Abstract

The Murray-Darling Basin is a highly significant agricultural region in Australia, contributing AUD $24 billion to the Australian economy each year through food and fibre production. While the region provides favourable conditions for agriculture, it faces a multitude of challenges, including climate change, drought, and soil degradation. The occurrence of excess sodium ions in the soil, referred to as ‘sodicity’, is a form of soil degradation which is also a significant constraint to production. Maps of sodicity exist in the Murray-Darling Basin, but only cover portions of the region and most are only measures of surface Exchangeable Sodium Percentage (ESP), rather than at depth.
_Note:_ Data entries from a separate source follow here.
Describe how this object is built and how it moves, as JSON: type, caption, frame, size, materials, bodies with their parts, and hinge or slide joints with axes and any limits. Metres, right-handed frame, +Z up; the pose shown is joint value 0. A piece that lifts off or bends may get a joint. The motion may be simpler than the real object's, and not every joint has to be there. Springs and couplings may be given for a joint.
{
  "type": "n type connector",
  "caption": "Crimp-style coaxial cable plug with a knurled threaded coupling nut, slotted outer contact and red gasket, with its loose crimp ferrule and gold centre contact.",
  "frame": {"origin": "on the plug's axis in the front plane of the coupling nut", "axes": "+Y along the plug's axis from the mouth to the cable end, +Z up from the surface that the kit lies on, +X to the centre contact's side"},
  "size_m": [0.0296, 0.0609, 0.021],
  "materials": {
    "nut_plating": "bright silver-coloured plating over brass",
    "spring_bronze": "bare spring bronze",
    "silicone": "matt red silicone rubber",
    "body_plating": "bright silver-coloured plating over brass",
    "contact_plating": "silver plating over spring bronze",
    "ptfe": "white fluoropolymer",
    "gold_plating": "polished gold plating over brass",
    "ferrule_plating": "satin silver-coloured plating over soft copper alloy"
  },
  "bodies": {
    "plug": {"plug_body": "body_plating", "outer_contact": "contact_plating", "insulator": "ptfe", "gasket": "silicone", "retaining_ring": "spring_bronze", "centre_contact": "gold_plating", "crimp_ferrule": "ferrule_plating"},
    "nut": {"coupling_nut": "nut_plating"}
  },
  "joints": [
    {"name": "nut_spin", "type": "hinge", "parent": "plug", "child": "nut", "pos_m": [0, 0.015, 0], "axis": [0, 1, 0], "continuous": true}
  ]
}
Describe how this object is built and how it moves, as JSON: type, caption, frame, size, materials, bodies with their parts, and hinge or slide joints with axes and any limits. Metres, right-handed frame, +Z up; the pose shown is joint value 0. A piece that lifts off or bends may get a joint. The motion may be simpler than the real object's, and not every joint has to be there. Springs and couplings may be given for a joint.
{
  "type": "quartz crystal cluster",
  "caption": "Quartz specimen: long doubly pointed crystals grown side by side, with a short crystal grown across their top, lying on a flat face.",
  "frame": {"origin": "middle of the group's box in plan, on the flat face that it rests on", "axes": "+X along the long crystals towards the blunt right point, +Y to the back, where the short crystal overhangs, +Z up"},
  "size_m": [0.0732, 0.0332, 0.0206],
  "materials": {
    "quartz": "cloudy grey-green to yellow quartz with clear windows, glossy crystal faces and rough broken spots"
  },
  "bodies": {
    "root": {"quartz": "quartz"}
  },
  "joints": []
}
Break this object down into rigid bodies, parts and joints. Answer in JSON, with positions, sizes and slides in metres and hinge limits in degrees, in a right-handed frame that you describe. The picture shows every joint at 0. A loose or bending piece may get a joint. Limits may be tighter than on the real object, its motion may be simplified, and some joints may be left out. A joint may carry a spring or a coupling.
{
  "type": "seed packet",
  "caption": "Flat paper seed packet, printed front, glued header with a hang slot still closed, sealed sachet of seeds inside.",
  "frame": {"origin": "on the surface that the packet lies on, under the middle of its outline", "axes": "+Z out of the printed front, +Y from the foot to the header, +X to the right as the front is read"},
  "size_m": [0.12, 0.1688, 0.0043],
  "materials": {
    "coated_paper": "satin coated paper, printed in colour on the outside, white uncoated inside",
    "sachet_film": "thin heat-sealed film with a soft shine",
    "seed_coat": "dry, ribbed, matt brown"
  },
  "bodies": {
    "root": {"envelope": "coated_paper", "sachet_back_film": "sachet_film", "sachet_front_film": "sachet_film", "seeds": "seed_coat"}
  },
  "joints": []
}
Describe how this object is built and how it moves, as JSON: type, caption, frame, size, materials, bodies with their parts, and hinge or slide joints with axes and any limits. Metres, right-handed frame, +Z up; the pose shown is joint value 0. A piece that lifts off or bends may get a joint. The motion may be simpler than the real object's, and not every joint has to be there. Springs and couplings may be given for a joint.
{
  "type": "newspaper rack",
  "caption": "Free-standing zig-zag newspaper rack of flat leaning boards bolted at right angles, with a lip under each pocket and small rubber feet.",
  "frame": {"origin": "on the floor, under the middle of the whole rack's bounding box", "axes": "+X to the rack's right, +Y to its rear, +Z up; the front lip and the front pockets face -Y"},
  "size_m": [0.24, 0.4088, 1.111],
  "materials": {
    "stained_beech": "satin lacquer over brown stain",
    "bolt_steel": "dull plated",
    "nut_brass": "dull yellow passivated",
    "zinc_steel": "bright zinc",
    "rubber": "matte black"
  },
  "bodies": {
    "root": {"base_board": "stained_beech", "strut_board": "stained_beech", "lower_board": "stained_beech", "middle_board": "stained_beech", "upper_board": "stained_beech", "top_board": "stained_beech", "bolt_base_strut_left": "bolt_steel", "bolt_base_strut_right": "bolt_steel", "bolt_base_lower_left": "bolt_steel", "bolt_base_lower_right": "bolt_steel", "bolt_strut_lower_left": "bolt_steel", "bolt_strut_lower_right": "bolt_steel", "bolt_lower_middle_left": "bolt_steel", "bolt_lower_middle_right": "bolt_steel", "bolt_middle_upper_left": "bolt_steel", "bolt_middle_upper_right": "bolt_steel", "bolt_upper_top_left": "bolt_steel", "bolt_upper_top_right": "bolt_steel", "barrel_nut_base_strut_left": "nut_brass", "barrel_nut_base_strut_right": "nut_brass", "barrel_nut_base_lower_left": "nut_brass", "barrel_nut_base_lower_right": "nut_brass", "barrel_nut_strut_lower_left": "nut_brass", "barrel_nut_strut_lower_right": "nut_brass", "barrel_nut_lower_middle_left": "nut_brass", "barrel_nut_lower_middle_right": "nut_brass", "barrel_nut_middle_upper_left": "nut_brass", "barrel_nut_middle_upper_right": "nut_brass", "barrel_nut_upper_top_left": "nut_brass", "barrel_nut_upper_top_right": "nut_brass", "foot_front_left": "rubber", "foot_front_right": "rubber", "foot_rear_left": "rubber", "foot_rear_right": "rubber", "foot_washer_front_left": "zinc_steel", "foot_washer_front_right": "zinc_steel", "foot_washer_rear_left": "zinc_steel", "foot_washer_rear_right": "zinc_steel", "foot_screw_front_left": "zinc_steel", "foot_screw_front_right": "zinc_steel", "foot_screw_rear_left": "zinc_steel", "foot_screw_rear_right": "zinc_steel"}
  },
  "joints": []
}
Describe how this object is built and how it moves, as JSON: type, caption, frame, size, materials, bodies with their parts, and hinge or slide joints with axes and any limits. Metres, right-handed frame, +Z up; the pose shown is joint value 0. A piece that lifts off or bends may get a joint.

Therefore, the current study sought to produce 3D maps of ESP at 10 cm depth increments to 100 cm, and maps of depth to ESP constraints across the Murray-Darling Basin. Random Forests served as the model algorithm, and our results provide known measures of accuracy and precision for a transparent and reliably assessed product. We aimed to produce a more parsimonious model, avoiding the inclusion of a superfluous number of covariates, through a simplified recursive feature elimination procedure, which resulted in a reduction of 20 to 9 covariates for modelling. Following model tuning, independent testing showed the 3D model was of a moderate quality (LCCC = 0.66, r2 = 0.49, RMSE = 5.99 %, Bias = 0.14 %). Spatial cross-validation demonstrated that the model did not predict so well at under-represented locations (LCCC = 0.45, r2 = 0.29, RMSE = 7.19 %, Bias = 0.77), producing a substantially lower fit compared to the independent test fit. Area of Applicability analysis supported this notion, identifying that the model was only applicable to small pockets across the region and suggesting we were extrapolating too far beyond the feature space of the training points. Although there is room for improvement, providing transparency via measures of accuracy, precision, and applicability, provides end users with a starting point for further analyses and exploration.